Shortly after I arrived, my aunt and I were invited to a neighbor's home for Christmas dinner. As we sat chatting and sipping cider in the living room, a teenager named Leaf asked me if I'd like to smoke some "bubble hash." The term was unfamiliar to me but I said sure, why not. It had been some time since I'd enjoyed any cannabis at all, and I was after all in Mendocino, land of the illustrious Donkey Dick. Who knew what enchantments this "bubble" might conjure? I was in a magical land of cannabis-fueled dreams.

I took a deep hit off the pipe. It tasted sweet and slightly rough, with a bit of a tang, and expanded mightily in my lungs. As I blew out the smoke, small fireworks exploded at the periphery of my visual field. Interesting. The fireworks were then replaced by a lambent purplish glow. Very nice. So far, so good. I took another hit and felt the ocean lapping at my toes. Wait a minute, in the house? Two miles inland? Cowabunga, dude.

We finished the bowl and I sat there doing a personal inventory. I was stoned. Very stoned. Stoned like a Saudi adulteress. There did seem to be some other issues related to the bubble, however.

Perceptual anomalies I was familiar with and rarely discommoded by, but the apparent ability of this "hash" to wreak havoc on the basic Newtonian physical principles that govern our movement, now that was a whole 'nother ball of wax. I don't know how that stuff stopped the rotation of the earth and increased the local gravity field by 3 times, but I heard it grind to a halt and estimated my weight to be roughly one short ton. The earth remained motionless for several days and then, oddly enough, began skipping across the universe like a flat rock slung across a pond. It was all I could do to keep my seat — lucky thing the gravity was cranked up so high. I shut my eyes and sat back to enjoy the ride.

I was wakened, or brought around, by fingers snapping in my face. "Hello? Anyone home?" It was our host. "Would you mind getting the ham out of the oven and bringing it to the table, please?"

Hoo, boy. I guessed I could give it a shot. I made my way unsteadily into the kitchen and took the ham out of the oven. I managed to get it out of the roasting pan and onto a serving platter where it sat in a pool of slippery, sizzling grease. I picked up the platter, took two steps, and just then the planet decided to continue its unscheduled orbital aberrations and sway several degrees to the left and then right.
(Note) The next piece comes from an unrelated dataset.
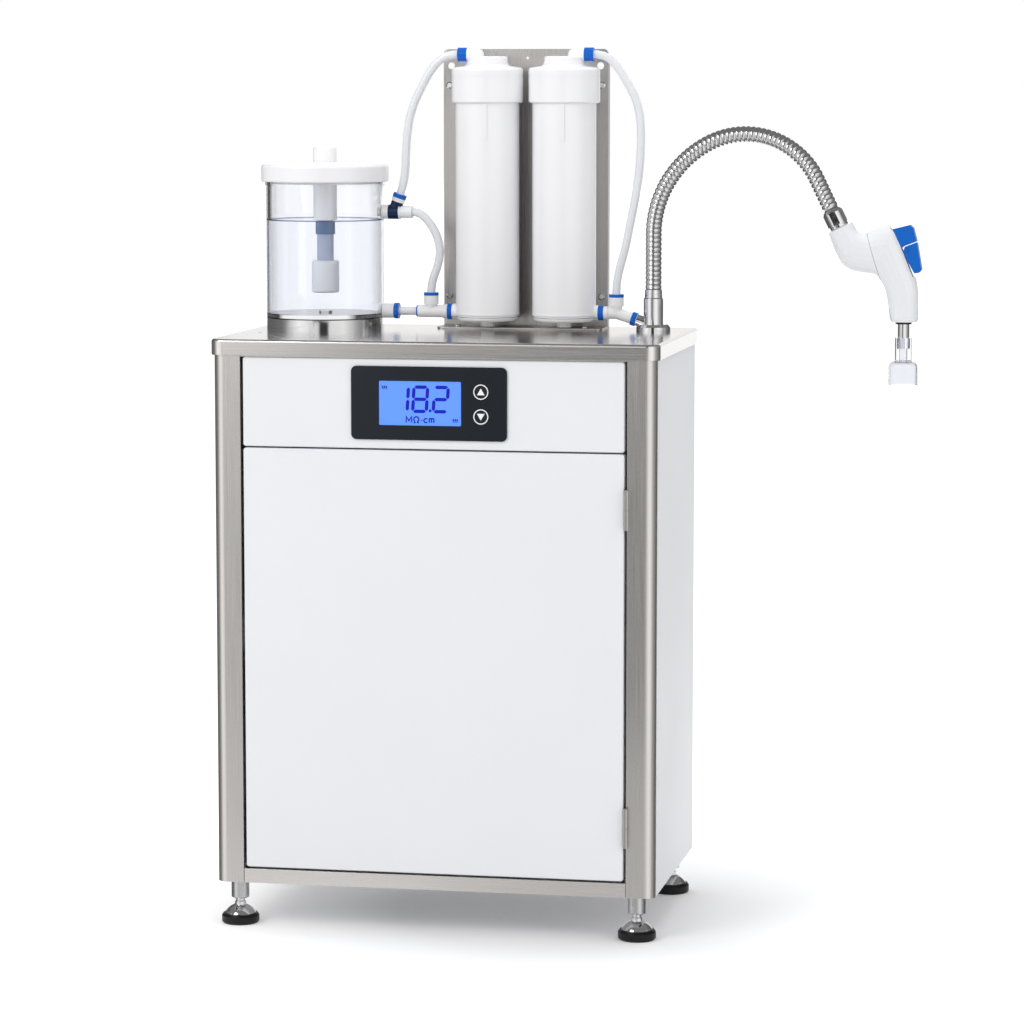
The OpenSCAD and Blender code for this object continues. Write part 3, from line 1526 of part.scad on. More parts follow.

The ham and I tipped and I compensated by dipping the other side of the platter down, but some hot ham grease dripped on my arm and I let go the platter. Ham overboard!

Just then the gravity field must've contracted to a point less than Earth standard, because that ham bounced much higher than you'd expect a pig haunch to. It bounced once, twice, three times, making a squishy boinging noise each time. This struck me as the absolute funniest thing of all time until a few seconds after the ham rolled to a stop and a mountain lion, which later turned out to be a Labrador retriever, ran into the room, grabbed the ham in its slavering jaws and ran out the door, then that was definitely the funniest thing ever. I was rendered quite helpless with laughter on the kitchen floor while the rest of the assemblage took off out the door to rescue dinner.

The ham was retrieved, cleaned, trimmed, reheated, and served. Christmas was saved! All disturbances in the cosmological matrix were gradually restored to normal and a fine time was had by all.

And those, ladies and jellyspoons, are the two stonedest times I've ever been. Only someone who's smoked of the fine fruits of Mendocino would dare to attempt a sentence like that previous one. God bless us, every one!